Nigeria has moved up 24 places in the World Bank’s Doing Business report to 145th position, implementing 5 reforms making it easier for doing business in Lagos and Kano. CNBC Africa’s Kenneth Igbomor caught up with Jumoke Oduwole the Coordinator of the Enabling Business Environment Secretariat and discussed the reforms that made this possible.

We are indeed up 24 places up this year. It’s been a lot of hard work. It’s taken a lot of collaboration. It just speaks to the power of government working together at various levels. The Federal government, ministries, agencies and departments. A lot of ministers pulling together. We also worked with the National Assembly. Two deals were passed within 90 days. People said it couldn’t be done, but it was done We worked with State governments, Lagos State, Kano State, and we worked with the private sector as well. We got a tremendous amount of support from a cross section of private sector players.

I bet getting all of these arms of government together for this was not an easy job. What role did political will play in this?
No, it was not an easy ob. Political will is key. In January last year, the Vice President met with the World Bank for the first time and we decided that this was the project we were going to take on. The Vice-President of PEBEC, the Minister of Industry Trade and Investment, presented to the Federal Executive Council and got this approved. The Presidential Enabling Business Environment Council, chaired by the Vice President with the Minister of Industry, Trade and Investment as Vice Chair. 10 ministers were on it, the CBN Governor, the head of the Civil Service was on it too. Later on we got top level representatives from the National Assembly, Lagos State and Kano State, and the Private Sector.

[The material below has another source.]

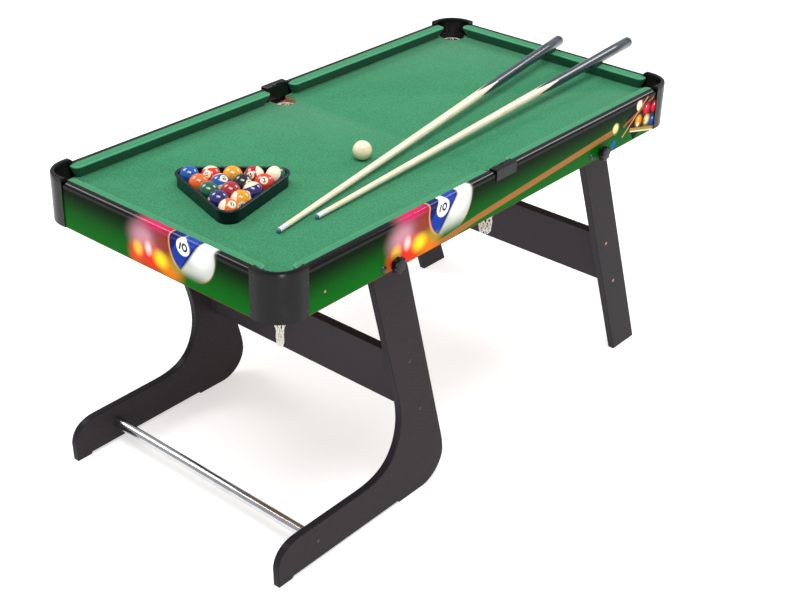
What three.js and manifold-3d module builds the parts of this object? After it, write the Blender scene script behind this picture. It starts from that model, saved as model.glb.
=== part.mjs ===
// Folding six-pocket mini pool table with two cues, a ball rack and sixteen balls.
// Millimetres, +Z up. X runs along the table and the curved leg frame is at the -X end.
// Everything is laid out about the table's own middle, on a floor at z = 0, and the
// group is then moved along X so that its origin is under the middle of the whole set.

import * as THREE from 'three';
import { mergeVertices } from 'three/addons/utils/BufferGeometryUtils.js';
import ManifoldModule from 'manifold-3d';

const manifoldLibrary = await ManifoldModule();
manifoldLibrary.setup();
const { Manifold, Mesh: ManifoldMesh } = manifoldLibrary;

// ---------------------------------------------------------------- driving sizes

const GAP = 0.3;

const TABLE_LENGTH = 1372;
const TABLE_WIDTH = 696;
const RAIL_TOP = 722;
const APRON_HEIGHT = 102;
const APRON_THICKNESS = 16;
const APRON_ROUND = 9;

const BED_TOP = 690;
const CLOTH_THICKNESS = 1.5;
const BED_THICKNESS = 11.7;

const CUSHION_NOSE_REACH = 38;
const CUSHION_END_ROUND = 13;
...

What this meant was that everybody that needed to be in the room to make decisions and see that actualised was there. The Ministers of Power, Foreign Affairs, Environment, Justice were there because these issues are often cross cutting. It isn’t something that one Ministry can change alone. The political will from the presidency itself made sure that the project came to life.

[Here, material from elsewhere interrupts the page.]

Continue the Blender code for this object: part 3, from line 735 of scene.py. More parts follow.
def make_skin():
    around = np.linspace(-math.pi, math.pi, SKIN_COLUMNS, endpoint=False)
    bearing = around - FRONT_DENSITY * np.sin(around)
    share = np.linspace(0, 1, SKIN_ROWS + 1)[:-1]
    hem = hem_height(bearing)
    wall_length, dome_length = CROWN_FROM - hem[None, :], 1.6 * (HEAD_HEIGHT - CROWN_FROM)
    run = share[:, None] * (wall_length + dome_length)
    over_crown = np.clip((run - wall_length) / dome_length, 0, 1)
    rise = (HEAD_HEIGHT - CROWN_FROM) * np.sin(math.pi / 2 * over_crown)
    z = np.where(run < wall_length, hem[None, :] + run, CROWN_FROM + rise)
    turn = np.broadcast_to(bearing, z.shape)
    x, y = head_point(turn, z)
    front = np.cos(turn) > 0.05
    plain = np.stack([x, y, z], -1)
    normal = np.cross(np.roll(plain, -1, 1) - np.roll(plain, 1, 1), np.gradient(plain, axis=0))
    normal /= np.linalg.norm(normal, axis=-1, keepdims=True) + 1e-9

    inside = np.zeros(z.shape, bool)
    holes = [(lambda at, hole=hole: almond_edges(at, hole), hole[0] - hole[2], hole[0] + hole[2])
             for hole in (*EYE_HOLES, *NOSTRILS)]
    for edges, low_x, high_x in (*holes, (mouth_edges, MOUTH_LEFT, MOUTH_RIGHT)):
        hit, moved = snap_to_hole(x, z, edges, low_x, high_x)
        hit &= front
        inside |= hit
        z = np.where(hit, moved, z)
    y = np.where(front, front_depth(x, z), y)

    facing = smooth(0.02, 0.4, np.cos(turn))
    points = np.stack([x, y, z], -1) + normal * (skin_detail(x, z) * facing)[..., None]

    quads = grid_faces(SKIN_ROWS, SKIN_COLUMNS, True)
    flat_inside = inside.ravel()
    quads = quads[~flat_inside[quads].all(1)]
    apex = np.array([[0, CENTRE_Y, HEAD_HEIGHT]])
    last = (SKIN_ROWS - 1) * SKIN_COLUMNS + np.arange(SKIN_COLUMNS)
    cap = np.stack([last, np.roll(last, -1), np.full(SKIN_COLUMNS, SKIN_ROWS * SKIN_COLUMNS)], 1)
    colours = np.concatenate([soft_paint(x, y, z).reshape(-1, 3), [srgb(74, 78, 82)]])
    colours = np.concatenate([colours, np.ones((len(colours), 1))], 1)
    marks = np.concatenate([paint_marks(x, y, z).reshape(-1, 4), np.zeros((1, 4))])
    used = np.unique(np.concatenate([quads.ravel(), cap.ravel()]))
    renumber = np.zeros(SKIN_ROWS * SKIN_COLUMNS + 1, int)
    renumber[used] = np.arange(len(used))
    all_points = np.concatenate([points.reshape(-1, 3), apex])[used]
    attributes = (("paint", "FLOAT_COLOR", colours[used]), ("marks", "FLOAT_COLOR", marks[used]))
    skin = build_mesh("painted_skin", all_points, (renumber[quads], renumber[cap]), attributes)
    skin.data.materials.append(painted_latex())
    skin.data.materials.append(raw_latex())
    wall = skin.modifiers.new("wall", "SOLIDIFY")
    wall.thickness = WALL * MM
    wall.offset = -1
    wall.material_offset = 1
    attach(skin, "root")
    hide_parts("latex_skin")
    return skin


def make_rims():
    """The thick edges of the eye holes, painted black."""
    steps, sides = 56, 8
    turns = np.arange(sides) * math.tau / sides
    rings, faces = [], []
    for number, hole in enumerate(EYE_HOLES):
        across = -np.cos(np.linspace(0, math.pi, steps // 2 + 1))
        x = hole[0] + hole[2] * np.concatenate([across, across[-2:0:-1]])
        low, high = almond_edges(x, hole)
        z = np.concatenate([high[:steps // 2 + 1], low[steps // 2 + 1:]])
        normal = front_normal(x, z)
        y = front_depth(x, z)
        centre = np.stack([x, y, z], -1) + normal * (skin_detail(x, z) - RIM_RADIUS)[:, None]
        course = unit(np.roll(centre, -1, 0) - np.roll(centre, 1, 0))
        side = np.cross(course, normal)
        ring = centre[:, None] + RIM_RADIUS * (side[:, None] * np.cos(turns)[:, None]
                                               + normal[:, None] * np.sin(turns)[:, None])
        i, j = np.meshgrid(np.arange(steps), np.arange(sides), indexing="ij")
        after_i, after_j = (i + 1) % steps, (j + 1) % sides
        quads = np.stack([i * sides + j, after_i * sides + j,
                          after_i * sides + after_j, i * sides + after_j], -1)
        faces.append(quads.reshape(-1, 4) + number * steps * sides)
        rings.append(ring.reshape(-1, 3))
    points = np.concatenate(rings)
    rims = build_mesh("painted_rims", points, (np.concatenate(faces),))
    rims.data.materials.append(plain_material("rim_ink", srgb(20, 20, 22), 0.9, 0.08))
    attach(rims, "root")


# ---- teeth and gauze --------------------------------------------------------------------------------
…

How does this translate to job creation, SME growth and reducing the amount of corruption that businesses face?
The entire project is focused at MSMEs to give more more transparency to reduce costs and to improve the ease and speed of doing business in Nigeria. It was meant to make sure that we have systemic change. It opens opportunities for smaller businesses to thrive. We have the transparency requirement but I should mention the executive order that was signed and all the things that were put in place. When we started the reforms in January, just this January, we took 7 areas from the World Bank ranking and we added our own. To get concrete, if you’re starting a business, the corporate affairs commission had about 6 forms. We consolidated them and put them online. This gave us the ability to stamp documents online as well. After getting all of these things updated and available online, the portal was not stable. There was about 45% down time. We made sure the agency was able to upgrade its servers, and the private sector came through here too. You will recall that we had a 60 day National Action plan and CAC wasn’t able to complete it in that time so the Council gave us an extra 30 days. The private sector came forward and helped. What we did then was that we closed all other methods of registration, so everyone in 5 cities was forced to online portal. It reduced rent seeking opportunities, promotes transparency and makes sure that processes can be timed and tracked and makes sure that things get done. Now you can register a company in 24 to 48 hours. That is a practical example.

That’s just one of the reforms. How about the others?
Working with state governments in registering property and construction permits, Lagos and Kano state governments worked very hard at transparency. Working very hard to ensure that everything was online, reports were online and that reduced the time and the cost for businesses. Lagos State did things like removing the requirements for sworn affidavits for property registration so things like that. Simple, but not always easy. Sometimes you need a lot of political will to remove a simple bottleneck that nobody knows why it’s there in the first place. So working with state governments and making sure that we removed some of these things together we were able to see that these reforms were made.